*Instructions for the task:* Restate, word for word, every line of the data.

*Data for this task:*

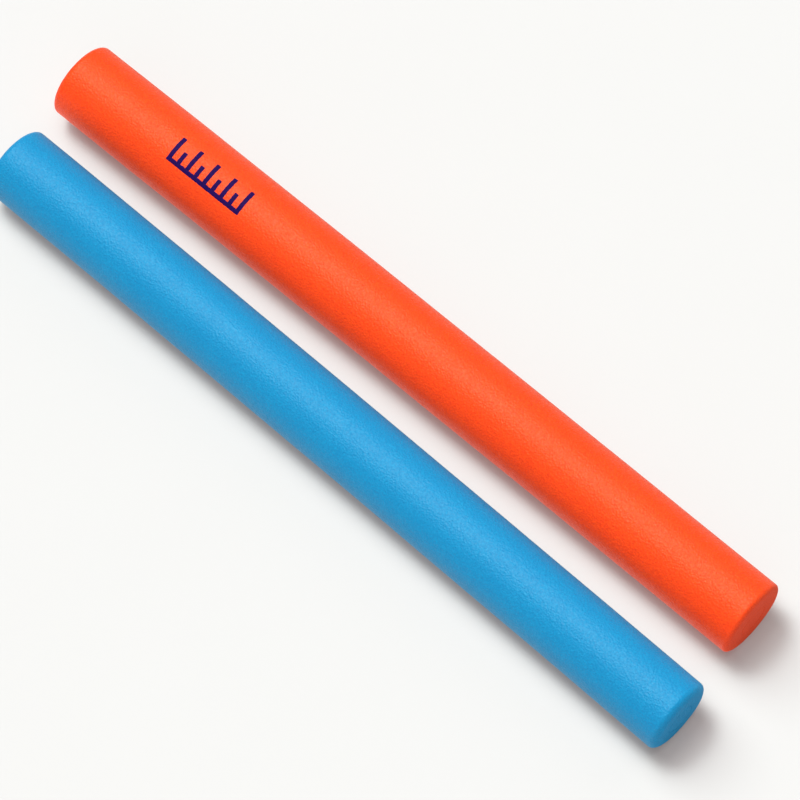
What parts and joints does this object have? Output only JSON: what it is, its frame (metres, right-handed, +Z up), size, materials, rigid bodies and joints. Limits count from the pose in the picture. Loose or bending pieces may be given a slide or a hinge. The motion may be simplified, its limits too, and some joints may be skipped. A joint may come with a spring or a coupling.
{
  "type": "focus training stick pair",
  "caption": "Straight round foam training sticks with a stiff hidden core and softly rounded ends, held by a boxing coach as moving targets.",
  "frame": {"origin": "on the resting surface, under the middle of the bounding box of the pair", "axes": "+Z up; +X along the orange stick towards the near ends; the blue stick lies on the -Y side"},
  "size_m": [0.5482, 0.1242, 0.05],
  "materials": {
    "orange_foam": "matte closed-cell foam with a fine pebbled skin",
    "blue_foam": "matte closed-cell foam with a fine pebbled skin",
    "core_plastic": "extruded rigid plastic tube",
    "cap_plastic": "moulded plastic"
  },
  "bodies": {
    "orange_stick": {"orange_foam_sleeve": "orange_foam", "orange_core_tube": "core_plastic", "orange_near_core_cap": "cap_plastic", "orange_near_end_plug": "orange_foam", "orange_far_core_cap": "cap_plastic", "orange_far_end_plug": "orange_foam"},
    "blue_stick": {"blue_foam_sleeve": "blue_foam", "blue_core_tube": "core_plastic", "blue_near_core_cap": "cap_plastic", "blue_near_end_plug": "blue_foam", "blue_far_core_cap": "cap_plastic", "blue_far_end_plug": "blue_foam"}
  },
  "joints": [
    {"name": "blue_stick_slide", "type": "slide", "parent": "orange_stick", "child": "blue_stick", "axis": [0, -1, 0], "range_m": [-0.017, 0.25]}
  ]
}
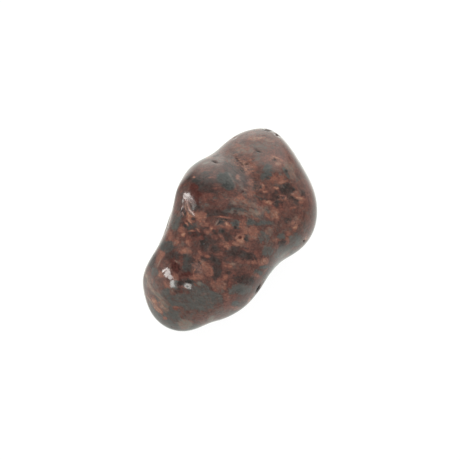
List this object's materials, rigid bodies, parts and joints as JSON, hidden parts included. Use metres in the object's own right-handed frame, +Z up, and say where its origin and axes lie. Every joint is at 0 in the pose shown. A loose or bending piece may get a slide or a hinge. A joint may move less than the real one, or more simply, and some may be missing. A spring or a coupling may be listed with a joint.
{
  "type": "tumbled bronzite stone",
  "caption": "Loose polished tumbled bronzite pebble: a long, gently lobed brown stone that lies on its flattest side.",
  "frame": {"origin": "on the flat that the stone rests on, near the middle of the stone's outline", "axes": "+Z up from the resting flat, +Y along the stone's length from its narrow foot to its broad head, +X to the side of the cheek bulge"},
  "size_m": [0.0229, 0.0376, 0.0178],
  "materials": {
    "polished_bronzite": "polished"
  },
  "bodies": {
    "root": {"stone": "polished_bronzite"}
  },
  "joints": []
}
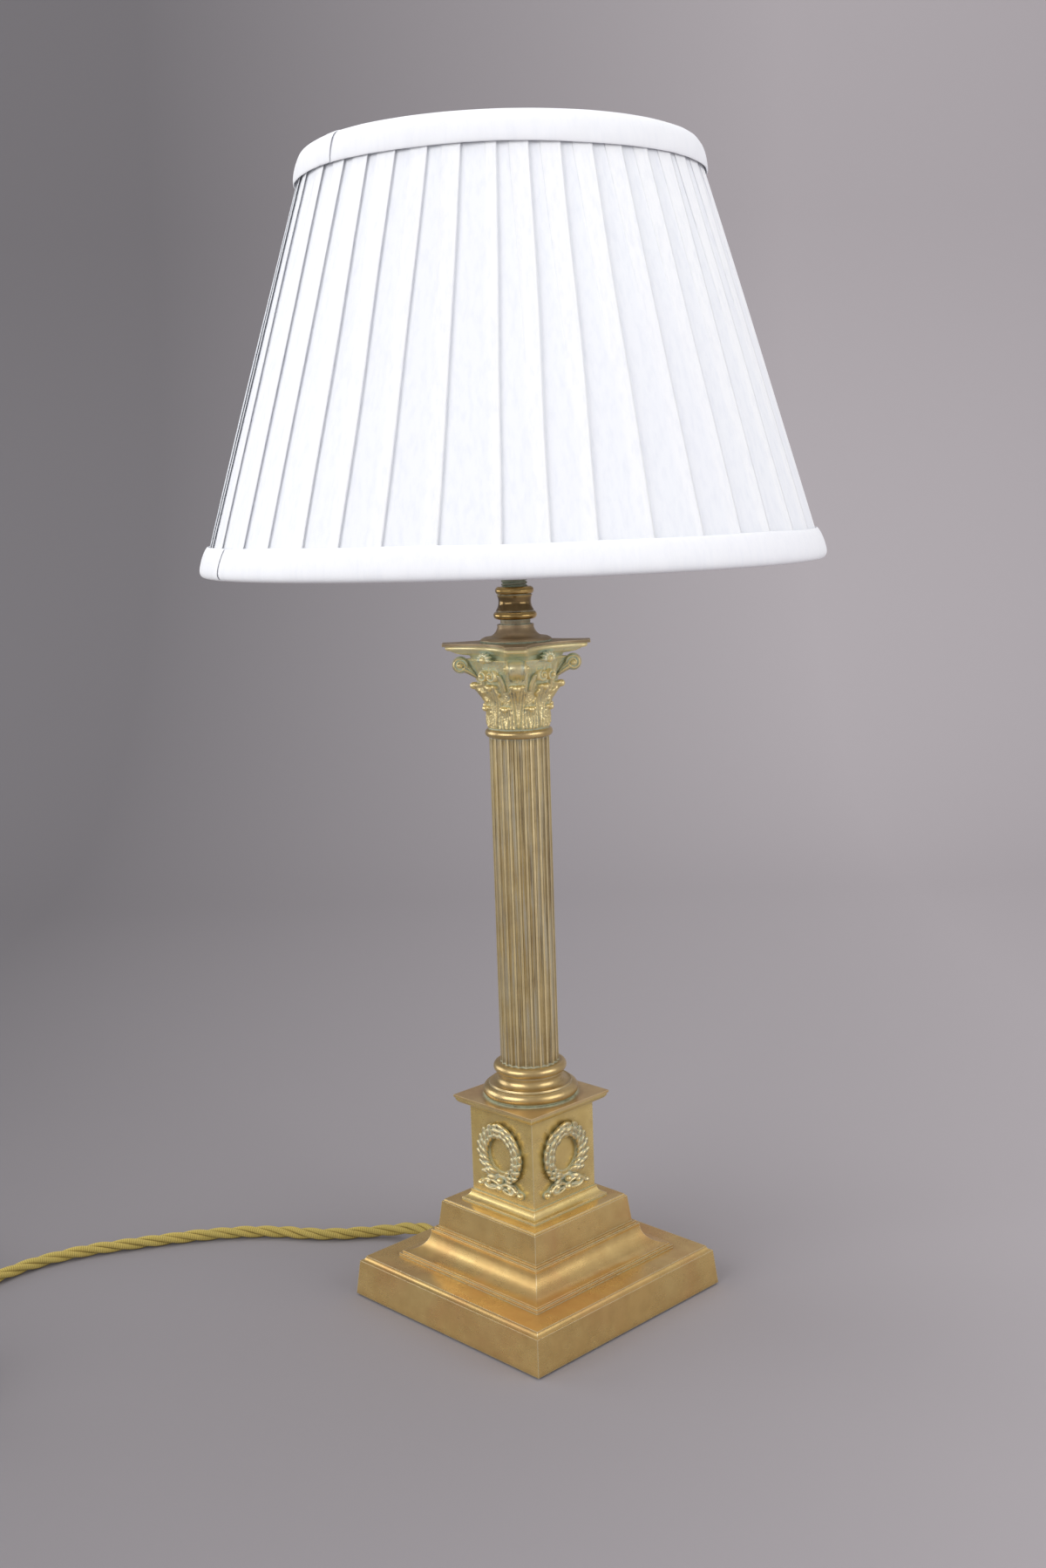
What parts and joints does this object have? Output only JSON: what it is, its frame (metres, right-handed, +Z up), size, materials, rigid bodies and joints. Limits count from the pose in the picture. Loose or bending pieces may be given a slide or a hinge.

*Task result:*
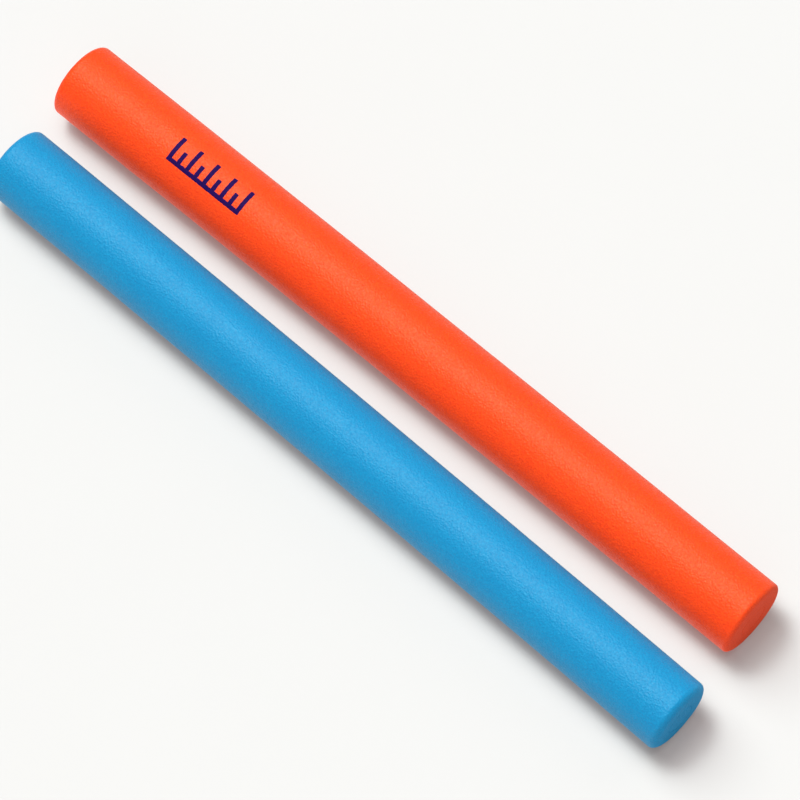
What parts and joints does this object have? Output only JSON: what it is, its frame (metres, right-handed, +Z up), size, materials, rigid bodies and joints. Limits count from the pose in the picture. Loose or bending pieces may be given a slide or a hinge. The motion may be simplified, its limits too, and some joints may be skipped. A joint may come with a spring or a coupling.
{
  "type": "focus training stick pair",
  "caption": "Straight round foam training sticks with a stiff hidden core and softly rounded ends, held by a boxing coach as moving targets.",
  "frame": {"origin": "on the resting surface, under the middle of the bounding box of the pair", "axes": "+Z up; +X along the orange stick towards the near ends; the blue stick lies on the -Y side"},
  "size_m": [0.5482, 0.1242, 0.05],
  "materials": {
    "orange_foam": "matte closed-cell foam with a fine pebbled skin",
    "blue_foam": "matte closed-cell foam with a fine pebbled skin",
    "core_plastic": "extruded rigid plastic tube",
    "cap_plastic": "moulded plastic"
  },
  "bodies": {
    "orange_stick": {"orange_foam_sleeve": "orange_foam", "orange_core_tube": "core_plastic", "orange_near_core_cap": "cap_plastic", "orange_near_end_plug": "orange_foam", "orange_far_core_cap": "cap_plastic", "orange_far_end_plug": "orange_foam"},
    "blue_stick": {"blue_foam_sleeve": "blue_foam", "blue_core_tube": "core_plastic", "blue_near_core_cap": "cap_plastic", "blue_near_end_plug": "blue_foam", "blue_far_core_cap": "cap_plastic", "blue_far_end_plug": "blue_foam"}
  },
  "joints": [
    {"name": "blue_stick_slide", "type": "slide", "parent": "orange_stick", "child": "blue_stick", "axis": [0, -1, 0], "range_m": [-0.017, 0.25]}
  ]
}
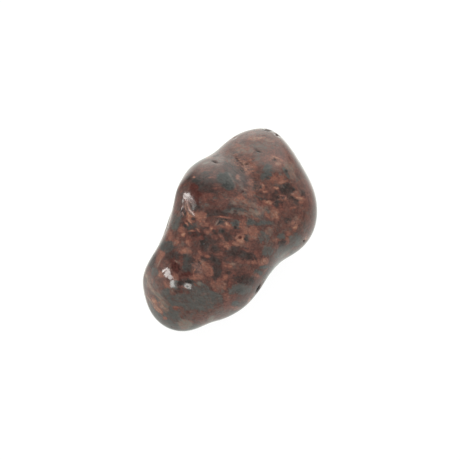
List this object's materials, rigid bodies, parts and joints as JSON, hidden parts included. Use metres in the object's own right-handed frame, +Z up, and say where its origin and axes lie. Every joint is at 0 in the pose shown. A loose or bending piece may get a slide or a hinge. A joint may move less than the real one, or more simply, and some may be missing. A spring or a coupling may be listed with a joint.
{
  "type": "tumbled bronzite stone",
  "caption": "Loose polished tumbled bronzite pebble: a long, gently lobed brown stone that lies on its flattest side.",
  "frame": {"origin": "on the flat that the stone rests on, near the middle of the stone's outline", "axes": "+Z up from the resting flat, +Y along the stone's length from its narrow foot to its broad head, +X to the side of the cheek bulge"},
  "size_m": [0.0229, 0.0376, 0.0178],
  "materials": {
    "polished_bronzite": "polished"
  },
  "bodies": {
    "root": {"stone": "polished_bronzite"}
  },
  "joints": []
}
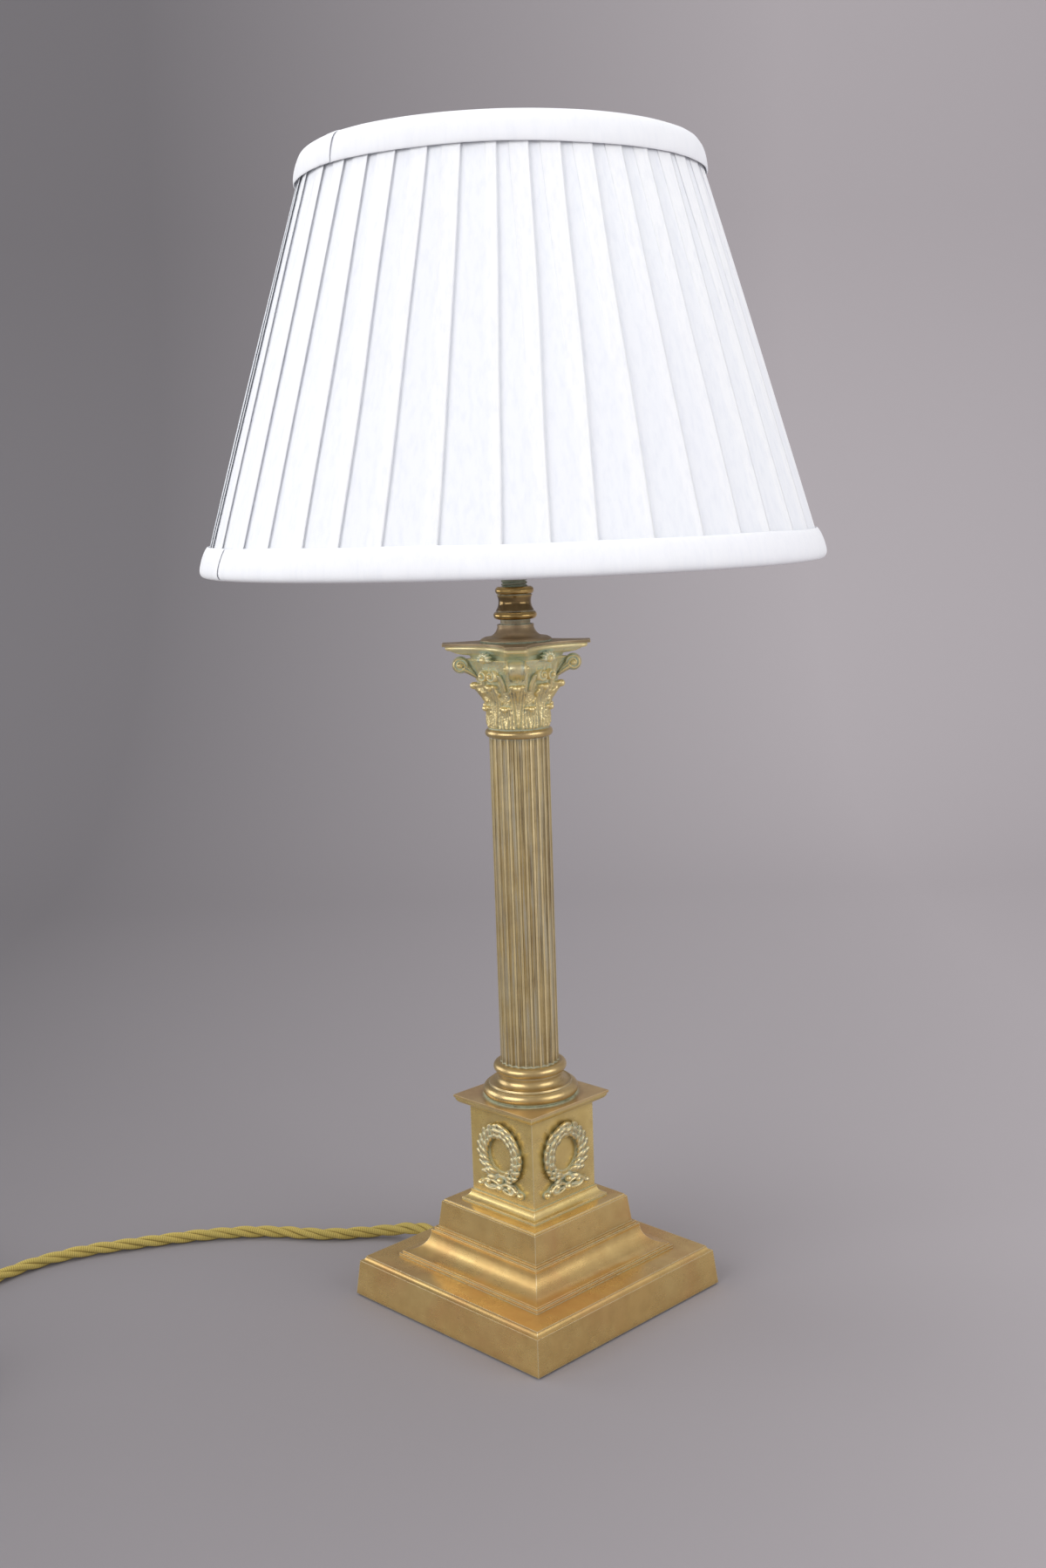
What parts and joints does this object have? Output only JSON: what it is, its frame (metres, right-handed, +Z up), size, materials, rigid bodies and joints. Limits count from the pose in the picture. Loose or bending pieces may be given a slide or a hinge.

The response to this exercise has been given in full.